When Integration by Parts Must Be Applied Repeatedly

Some integrals require multiple applications of integration by parts, or a technique called tabular integration. For example, ∫ x^2·e^x dx requires two rounds: the first reduces x^2 to x, and the second reduces x to 1. Each round produces a new uv term and a new ∫ v du that becomes the next integral. You can use this calculator at each stage, entering the evaluated terms for that round, and save each step using the Recent history to track your work through the full solution.

Frequently Asked Questions

What is integration by parts used for?

Integration by parts is a calculus technique for integrating products of functions that cannot be simplified by substitution alone. It transforms a complex integral into the product uv minus a potentially simpler integral ∫ v du. Common applications include ∫ x·e^x dx, ∫ x·sin(x) dx, and ∫ ln(x) dx.

What is the LIATE rule?

LIATE is a mnemonic for choosing u in integration by parts: Logarithmic, Inverse trigonometric, Algebraic, Trigonometric, Exponential. The function appearing earliest in this list should typically be u because differentiating it simplifies the expression. For ∫ x·e^x dx, x (Algebraic) comes before e^x (Exponential), so u = x.

Can integration by parts be applied to definite integrals?

Yes. For definite integrals, the uv term is evaluated at the upper and lower bounds (as [uv]_a^b), and ∫ v du is also evaluated over the same limits. Enter the evaluated numerical values of both terms into this calculator to get the definite integral result.

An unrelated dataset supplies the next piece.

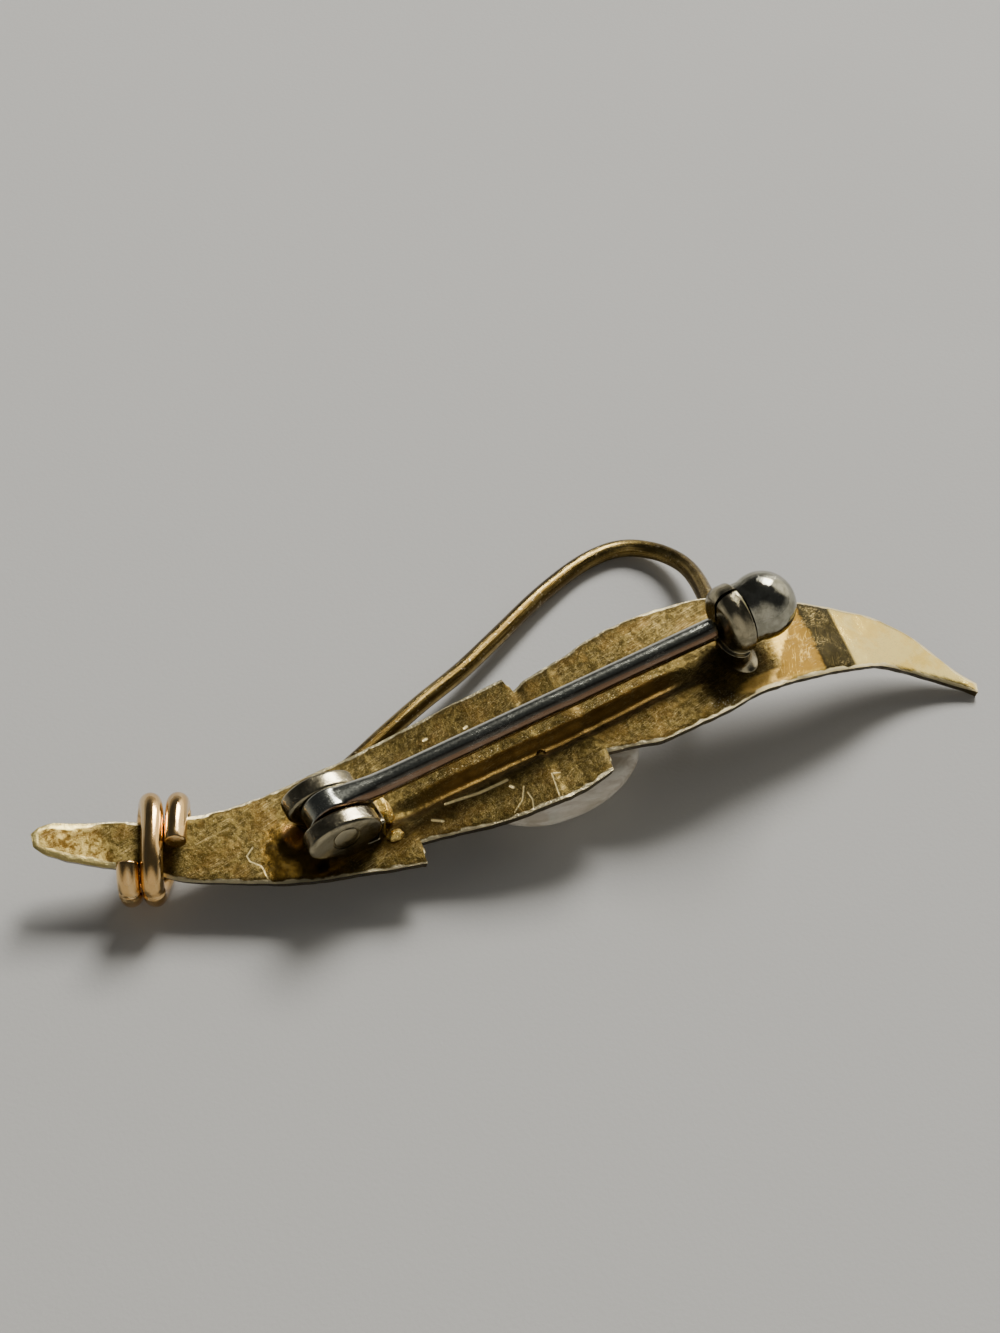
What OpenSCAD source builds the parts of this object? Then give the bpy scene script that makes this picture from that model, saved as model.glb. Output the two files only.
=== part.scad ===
// Pearl brooch lying face down, with its pin and safety catch uppermost.
// X runs along the pin stem from hinge to catch, Z is up, and Z = 0 is the surface it lies on.
// The far side is +Y and the near side is -Y.

/* [Blade] */
// Thickness of the gold sheet
sheet_t = 0.5; // [0.4:0.05:0.5]
// Depth of the midrib groove in the back
groove_depth = 0.4; // [0.1:0.05:0.4]
// Width of the midrib groove
groove_w = 1.6; // [1:0.1:2]
// Distance from the blade's middle line to the groove, towards the near side
groove_off = 1.0; // [0.6:0.1:1.4]
// Radius of the peg that holds the pearl
peg_r = 0.4; // [0.3:0.05:0.4]
// Length of the peg below the sheet
peg_l = 1.9; // [1.2:0.1:2]

/* [Pearl] */
// Length of the pearl along the blade
pearl_l = 8.8; // [8.4:0.1:9.2]
// Width of the pearl across the blade
pearl_w = 5.4; // [5.2:0.1:5.6]
// Thickness of the pearl
pearl_t = 3; // [2.8:0.05:3.05]
// Tilt of the pearl, following the sheet above it
pearl_tilt = 6; // [4:1:7]
// Radius of the hole drilled in the pearl
pearl_hole_r = 0.45; // [0.45:0.01:0.6]

/* [Tendril] */
// Diameter of the tendril wire
tendril_d = 0.98; // [0.9:0.02:0.98]

/* [Binding coil] */
// Diameter of the binding wire
coil_d = 1.14; // [1:0.02:1.16]
// Width of the coil over its wires
coil_w = 6; // [6:0.05:6.3]
// Height of the coil over its wires
coil_h = 4.25; // [4.25:0.05:4.4]
// Gap between one turn and the next
coil_gap = 0.05; // [0.05:0.01:0.1]

/* [Hinge] */
// Length of the oval ears
ear_l = 4; // [3.6:0.1:4.2]
// Height of the oval ears
ear_h = 2.5; // [2.3:0.05:2.6]
// Thickness of one ear
ear_t = 1.1; // [0.8:0.05:1.2]
// Gap between an ear and the eye
ear_gap = 0.08; // [0.05:0.01:0.12]
// Height of the rivet's axis above the blade
rivet_z = 1.6; // [1.55:0.05:1.75]
// Radius of the rivet
rivet_r = 0.4; // [0.3:0.02:0.5]
// Radius of the rivet's heads
rivet_head_r = 0.65; // [0.5:0.05:0.8]

/* [Pin] */
// Radius of the pin's flat round eye
eye_r = 1.4; // [1.2:0.02:1.42]
// Thickness of the eye
eye_t = 1.3; // [1.3:0.05:1.4]
// Diameter of the pin stem
stem_d = 1.22; // [1.1:0.02:1.24]
// Diameter of the stem where it leaves the eye
neck_d = 1.3; // [1.26:0.02:1.3]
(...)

What do the symbolic label fields do?

The symbolic labels (u, dv, uv, v du) are for your reference only — they let you record the expressions you used so you can review your work or compare different setups in the Recent history. They are not parsed or used in the numerical calculation.

Why does the calculator show only three result cards?

The calculator applies the formula ∫ u dv = uv − ∫ v du. The three cards show the final result, the uv term, and the ∫ v du correction. Each card includes a subheader indicating which term dominates and whether the result is positive or negative, giving you a clear breakdown of the computation.